## Dataset extract
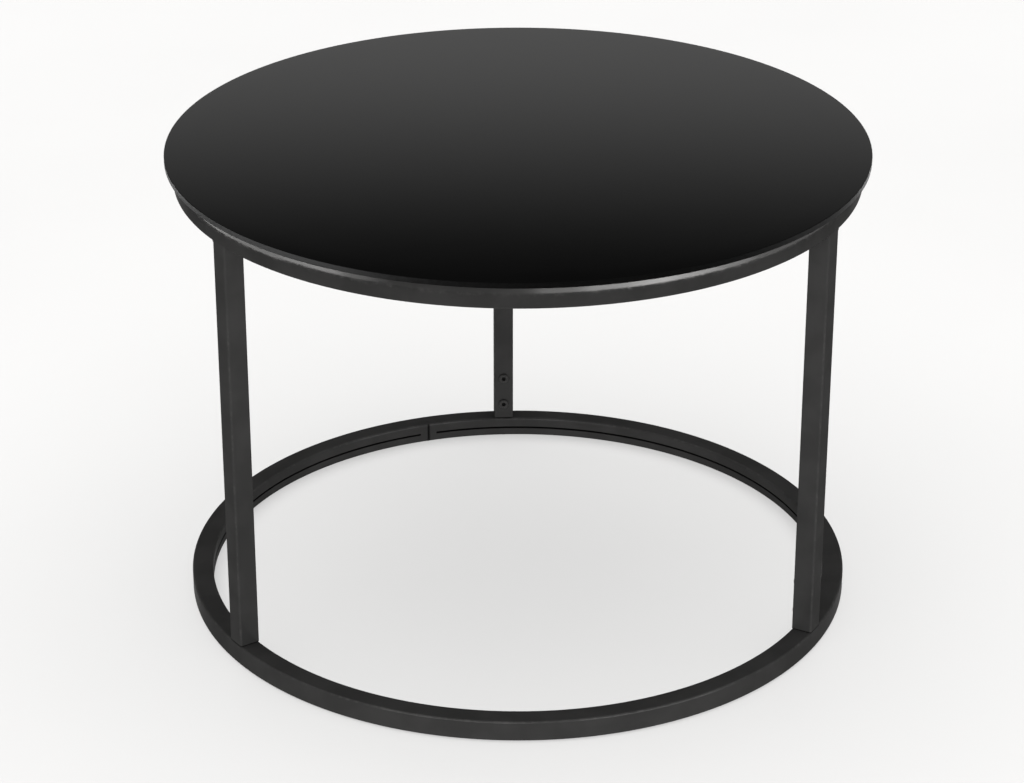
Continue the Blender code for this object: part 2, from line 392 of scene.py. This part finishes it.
def build_ring(paint, node, face, pads, hole_radius):
    """A ring with holes in its upper or lower face for the stems of its pads."""
    ring = ring_piece(node + "_fine", node)
    drills = [drill(f"drill_{pad}", place, hole_radius, face - 2 * TUBE_WALL, face + 2 * TUBE_WALL)
              for pad, place in pad_places(pads).items()]
    apply_cuts(ring, drills)
    write_share(ring.data, "edge", ring_edges(node))
    write_share(ring.data, "seam", seam_marks(node))
    write_share(ring.data, "heat", heat_marks(node))
    return finish_piece(ring, paint, "frame", [node])


def build_rings(paint):
    _, top_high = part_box("top_ring")
    base_low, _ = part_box("base_ring")
    return (build_ring(paint, "top_ring", top_high.z, "bumper_", BUMPER_HOLE_RADIUS),
            build_ring(paint, "base_ring", base_low.z, "glide_", GLIDE_HOLE_RADIUS))


# ---------------------------------------------------------------- legs

WELD_FILLET = 0.0012
FOOT_CHAMFER = 0.0004
# The foot's band: its lower half is painted near black, as the shade where the leg stands on the base
# ring
FOOT_SHADE_BAND = 0.0014
HEAD_IN_RING = TUBE_CORNER * 0.96
SCREW_HOLE_RADIUS = 0.00325


def leg_section(half_radial, half_tangential, z):
    """Loop round a leg in its own axes: +X away from the table's centre, +Y along the ring."""
    outline = rounded_outline(rectangle((-half_radial, -half_tangential), (half_radial, half_tangential)),
                              (TUBE_CORNER,) * 4, (CORNER_STEPS,) * 4)
    return [(point.x, point.y, z) for point in outline]


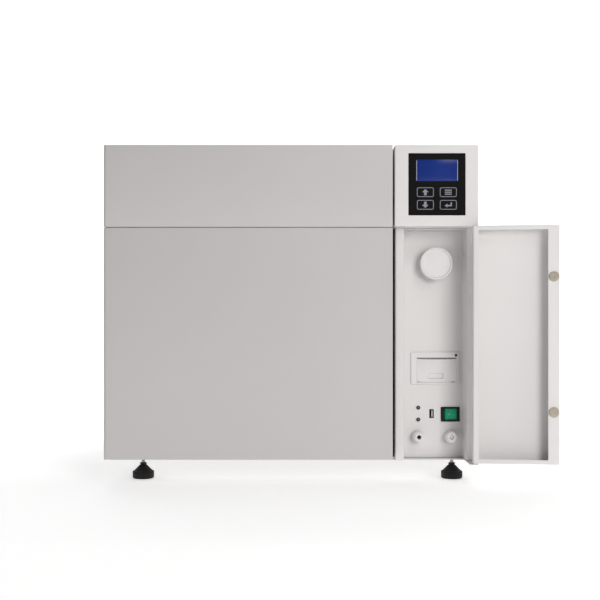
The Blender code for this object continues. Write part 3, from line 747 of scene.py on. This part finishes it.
def make_head():
    low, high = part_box("control_head")
    panel_low, panel_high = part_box("keypad_panel")
    outer = block(low, high)
    rims = [edge for edge in outer.edges if not all(vert.co.y > high.y - 1e-6 for vert in edge.verts)]
    soften(outer, rims, 0.0016, 4)
    inside = block((low.x + 0.002, low.y + 0.002, low.z + 0.002), (high.x - 0.002, high.y + 0.01, high.z - 0.002))
    window = block((panel_low.x - 0.0003, low.y - 0.01, panel_low.z - 0.0003),
                   (panel_high.x + 0.0003, low.y + 0.01, panel_high.z + 0.0003), 0.0009, 3, is_along_y)
    pivot_low, pivot_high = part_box("door_pivot_pin_upper")
    pivot = rod(PIN_HOLE, low.z + 0.01, low.z - 0.01,
                ((pivot_low.x + pivot_high.x) / 2, (pivot_low.y + pivot_high.y) / 2), 'Z')
    finish_piece("control_head_shell", carve(outer, inside, window, pivot), body_paint, BODY, ("control_head",))


def outline_ring(low, high, width, front, back, corner):
    """A thin flat frame between two depths."""
    outer = block((low[0], front, low[1]), (high[0], back, high[1]), corner, 4, is_along_y)
    inner = block((low[0] + width, front - 0.001, low[1] + width), (high[0] - width, back + 0.001, high[1] - width),
                  max(corner - width, 0.0002), 4, is_along_y)
    return carve(outer, inner)


def make_panel():
    low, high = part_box("keypad_panel")
    display_low, display_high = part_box("lcd_window")
    holes = [block((display_low.x - 0.0003, low.y - 0.01, display_low.z - 0.0003),
                   (display_high.x + 0.0003, high.y + 0.01, display_high.z + 0.0003))]
    for key in KEYS:
        key_low, key_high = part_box(key)
        holes.append(block((key_low.x - 0.0003, low.y - 0.01, key_low.z - 0.0003),
                           (key_high.x + 0.0003, high.y + 0.01, key_high.z + 0.0003), 0.0015, 4, is_along_y))
    sheet = block(low, high, 0.0008, 3, is_along_y)
    finish_piece("keypad_film_panel", carve(sheet, *holes), key_film, BODY, ("keypad_panel",))
    for name, side in (("left", display_low.x + 0.0004), ("right", display_high.x - 0.0013)):
        edge = block((side, display_low.y - 0.00012, display_low.z + 0.0012),
                     (side + 0.0009, display_low.y + 0.0002, display_high.z - 0.0012), 0.0004, 3, is_along_y)
        finish_piece(f"display_frame_{name}", edge, frame_glint, BODY)
    finish_piece("display_window", block(display_low, display_high, 0.0004, 2), display_glass(display_low,
                 display_high), BODY, ("lcd_window",))
    repaint("control_board", board_green)


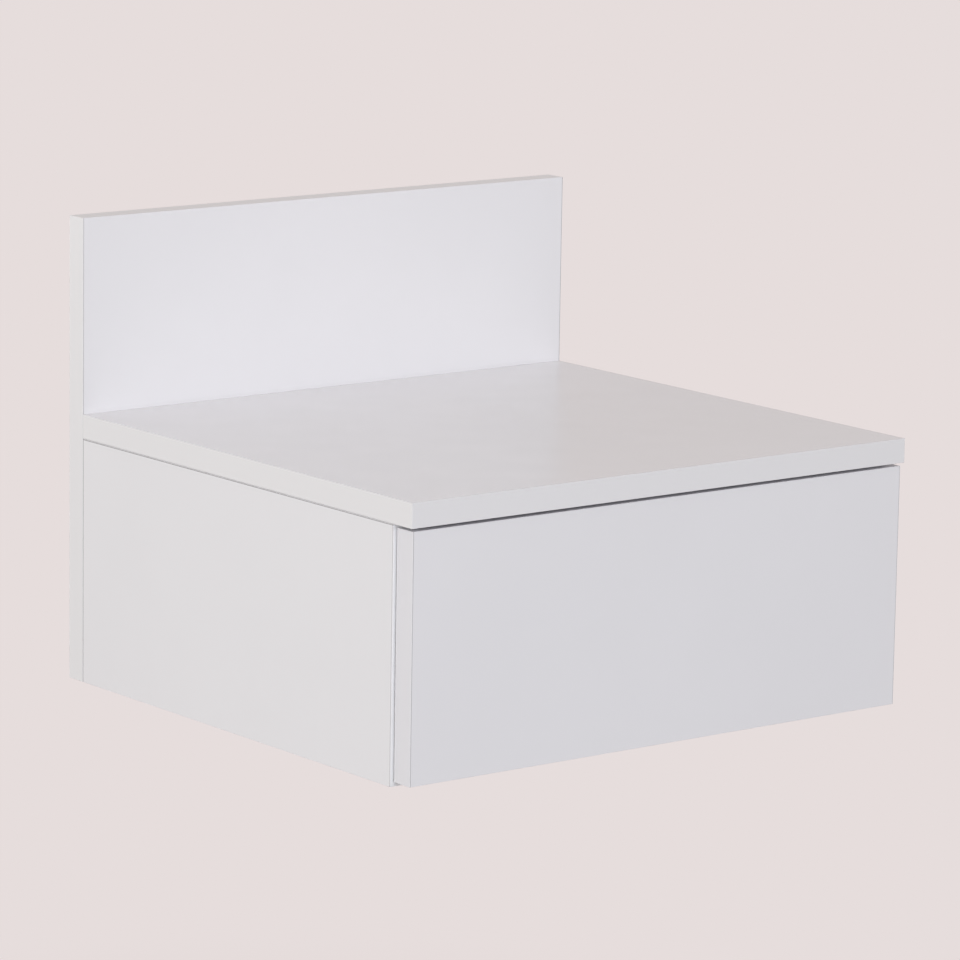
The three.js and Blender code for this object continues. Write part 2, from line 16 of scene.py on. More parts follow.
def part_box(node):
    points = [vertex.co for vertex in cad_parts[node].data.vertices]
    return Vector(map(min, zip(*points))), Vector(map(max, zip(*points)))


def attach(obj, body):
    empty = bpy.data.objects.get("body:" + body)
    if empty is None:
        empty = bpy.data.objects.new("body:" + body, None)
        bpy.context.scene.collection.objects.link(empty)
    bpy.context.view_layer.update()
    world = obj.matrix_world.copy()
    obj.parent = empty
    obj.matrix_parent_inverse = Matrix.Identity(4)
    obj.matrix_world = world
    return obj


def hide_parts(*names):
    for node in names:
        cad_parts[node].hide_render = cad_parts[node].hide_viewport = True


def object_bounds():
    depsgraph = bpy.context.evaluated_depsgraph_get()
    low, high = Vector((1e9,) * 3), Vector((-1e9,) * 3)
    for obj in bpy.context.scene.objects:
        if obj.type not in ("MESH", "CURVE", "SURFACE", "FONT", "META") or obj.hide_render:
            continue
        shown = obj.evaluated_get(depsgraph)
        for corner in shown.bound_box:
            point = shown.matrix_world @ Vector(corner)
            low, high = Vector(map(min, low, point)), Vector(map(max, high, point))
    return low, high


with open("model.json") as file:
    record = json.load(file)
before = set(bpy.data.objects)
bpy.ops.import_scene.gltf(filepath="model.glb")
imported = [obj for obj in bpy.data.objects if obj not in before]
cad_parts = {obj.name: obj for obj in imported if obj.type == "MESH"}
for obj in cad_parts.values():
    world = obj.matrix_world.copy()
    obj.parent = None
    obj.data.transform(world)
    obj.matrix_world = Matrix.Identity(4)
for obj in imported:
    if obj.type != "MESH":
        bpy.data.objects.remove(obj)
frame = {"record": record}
CAD_LOW, CAD_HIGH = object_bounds()
BODY_OF = {node: body for body, nodes in frame["record"]["behaviour"]["bodies"].items() for node in nodes}
scene = bpy.context.scene

# Axes, the sides of a box as an (axis, sign), and the two sides of the cabinet
X, Y, Z = range(3)
LEFT, RIGHT, FRONT, REAR, UNDER, ABOVE = ((axis, sign) for axis in (X, Y, Z) for sign in (-1, 1))
SIDES = {"left": -1, "right": 1}

# Camera, with its lens and sensor in millimetres
CAMERA_YAW = math.radians(37.841)
CAMERA_PITCH = math.radians(10.833)
CAMERA_ROLL = math.radians(0.920)
CAMERA_DISTANCE = 3.35979
CAMERA_LENS = 192.26
CAMERA_SENSOR = 36.0
CAMERA_AIM = (-0.00145, -0.18643, -0.01205)

# Backdrop and floor. The backdrop is weaker where it is mirrored. Away from the object the floor takes its
# flat colour, and a bounce is the floor's colour where it lights the object.
BACKDROP = (0.791, 0.723, 0.716, 1.0)
MIRRORED_STRENGTH = 0.86
AMBIENT = (1.0, 0.952, 0.926, 1.0)
AMBIENT_STRENGTH = 0.552
FLOOR_HEIGHT = -0.6
FLOOR_HALF = 4.0
FLOOR_COLOUR = (0.80, 0.76, 0.75, 1.0)
FLOOR_FLAT_SHARE = 0.6
NEAR_BOUNCE = (0.40, 0.39, 0.39, 1.0)
FAR_BOUNCE = (0.26, 0.25, 0.25, 1.0)
SHADOW_INNER = 0.35
SHADOW_OUTER = 0.85

# Lamps: where each stands, its power in watts and its colour
Lamp = namedtuple("Lamp", "place power colour")
LAMP_SIZE = 3.2
FILL_POWER = 78.0
FILL_COLOUR = (0.97, 0.98, 1.0)
LAMPS = {
    "left_lamp": Lamp((-5.74, -1.72, 1.5), 147.7, (0.979, 1.0, 0.966)),
    "front_lamp": Lamp((-2.03, -5.77, 1.5), 156.1, (0.848, 0.914, 1.0)),
    "right_fill": Lamp((5.9, -0.9, 0.0), FILL_POWER, FILL_COLOUR),
    "rear_fill": Lamp((-1.8, 5.8, 0.0), FILL_POWER, FILL_COLOUR),
}

# Colours, linear
MELAMINE = (0.802, 0.788, 0.808, 1.0)
MELAMINE_MOTTLE = (0.794, 0.780, 0.800, 1.0)
CARCASS_BAND = (0.790, 0.776, 0.786, 1.0)
# The side panels' bands are painted lighter, to lift the shade in the gap beside the drawer front.
SIDE_BAND_PAINTED_LIGHT = (0.875, 0.865, 0.875, 1.0)
# The drawer front's bands are painted darker, as painted shade that deepens the shadow gap under the top.
FRONT_BAND_PAINTED_SHADE = (0.764, 0.750, 0.780, 1.0)
# The dark colour of the bands' joint lines, which also carries painted shadow and shade along some edges.
BAND_LINE_AND_SHADE = (0.22, 0.215, 0.22, 1.0)
CHIP_PALE = (0.62, 0.47, 0.31, 1.0)
CHIP_DARK = (0.27, 0.17, 0.09, 1.0)
PAINT = (0.80, 0.79, 0.78, 1.0)
PAINT_DULL = (0.775, 0.765, 0.755, 1.0)
FIBRE = (0.20, 0.115, 0.06, 1.0)
FIBRE_DARK = (0.12, 0.065, 0.033, 1.0)
BEECH = (0.66, 0.46, 0.28, 1.0)
BEECH_DARK = (0.52, 0.33, 0.18, 1.0)
SHEET_ZINC = (0.62, 0.64, 0.66, 1.0)
STRIP_STEEL = (0.50, 0.51, 0.53, 1.0)
BRIGHT_STEEL = (0.64, 0.65, 0.66, 1.0)
FASTENER_ZINC = (0.60, 0.61, 0.64, 1.0)
ZINC_ALLOY = (0.42, 0.42, 0.43, 1.0)
LATCH_GREY = (0.70, 0.70, 0.68, 1.0)

# Edge bands, how deep a board counts as face, and how strong the joint lines and their painted shade show
BAND_THICKNESS = 0.0005
FACE_DEPTH = 0.00025
BAND_LINE_HALF = 0.00017
BAND_LINE_SOFT = 0.0001
# The seam line is a joint line darkened with painted shadow, where a side panel meets the top and the back.
SEAM_SHADOW_LINE = 0.86
# The strong line is a joint line darkened with painted shade, on the edges that read dark in the lamps'
# light.
SHADED_EDGE_LINE = 0.62
FAINT_LINE = 0.4


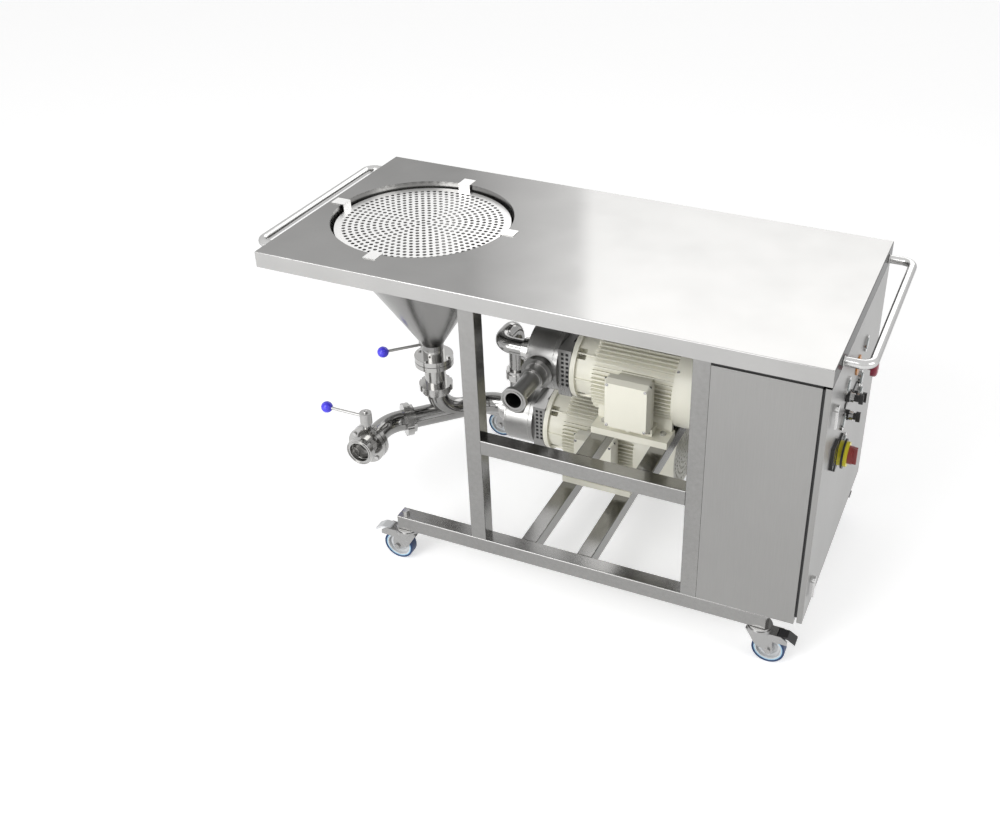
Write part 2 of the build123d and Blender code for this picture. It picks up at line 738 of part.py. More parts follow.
def motor_housing(name):
    """A finned motor body with its flange, its feet and the pad for the terminal box."""
    x, y, z = heads[name]
    rod((x, y, z), (1, 0, 0), motor_flange_radius, motor_flange)
    rod((x + motor_flange, y, z), (1, 0, 0), shield_radius, shield_end - motor_flange)
    rod((x + motor_flange, y, z), (1, 0, 0), bolt_pocket, bolt_pocket_length, spots=flange_bolts,
        mode=Mode.SUBTRACT)
    rod((x + shield_end, y, z), (1, 0, 0), core_radius, body_end - shield_end)
    rod((x + body_end - rim_length, y, z), (1, 0, 0), fin_radius, rim_length)
    foot_low = z - shaft_height
    foot_start = x + foot_places[0] - foot_margin
    foot_end = x + foot_places[1] + foot_margin
    web_end = x + body_end - rim_length - seat_gap
    for side in (-1, 1):
        plate_low, plate_high = sorted((side * foot_inner, side * foot_half_width))
        web_low, web_high = sorted((side * foot_inner, side * (foot_inner + foot_web)))
        block_low, block_high = sorted((side * foot_inner, side * foot_block_side))
        block((foot_start, y + plate_low, foot_low), (foot_end, y + plate_high, foot_low + foot_thickness))
        block((foot_start, y + web_low, foot_low), (web_end, y + web_high, z - foot_inner / 2))
        block((foot_start + 2 * foot_margin, y + block_low, foot_low),
              (foot_end - 2 * foot_margin, y + block_high, foot_low + foot_block))
    block((x + box_start + box_pad_inset, y - box_pad, z - box_height / 2 + box_pad_inset),
          (x + box_start + box_length - box_pad_inset, y - foot_inner, z + box_height / 2 - box_pad_inset))
    rod((x + motor_wall, y, z), (1, 0, 0), stator_radius, body_end - 2 * motor_wall, mode=Mode.SUBTRACT)
    rod((x, y, z), (1, 0, 0), shield_hole, body_end, mode=Mode.SUBTRACT)
    for seat_x in bearing_places:
        rod((x + seat_x, y, z), (1, 0, 0), bearing_radius, bearing_width, mode=Mode.SUBTRACT)
    rod((x, y, z), (1, 0, 0), flange_bolt_radius + seat_gap, motor_flange, spots=flange_bolts,
        mode=Mode.SUBTRACT)
    rod((x, y, foot_low), (0, 0, 1), flange_bolt_radius + seat_gap, foot_thickness, spots=foot_bolts,
        mode=Mode.SUBTRACT)
    fin_depth = fin_radius - core_radius
    with BuildSketch(Plane(origin=(x + shield_end, y, z), x_dir=(0, 1, 0), z_dir=(1, 0, 0))) as fins:
        with PolarLocations(core_radius + fin_depth / 2 - fin_width, fin_count):
            Rectangle(fin_depth + 2 * fin_width, fin_width)
    extrude(fins.sketch, amount=body_end - rim_length - shield_end)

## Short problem
Copy each line of the listing in which the word "finishes" can be found.

## Answer for this exercise
Continue the Blender code for this object: part 2, from line 392 of scene.py. This part finishes it.
The Blender code for this object continues. Write part 3, from line 747 of scene.py on. This part finishes it.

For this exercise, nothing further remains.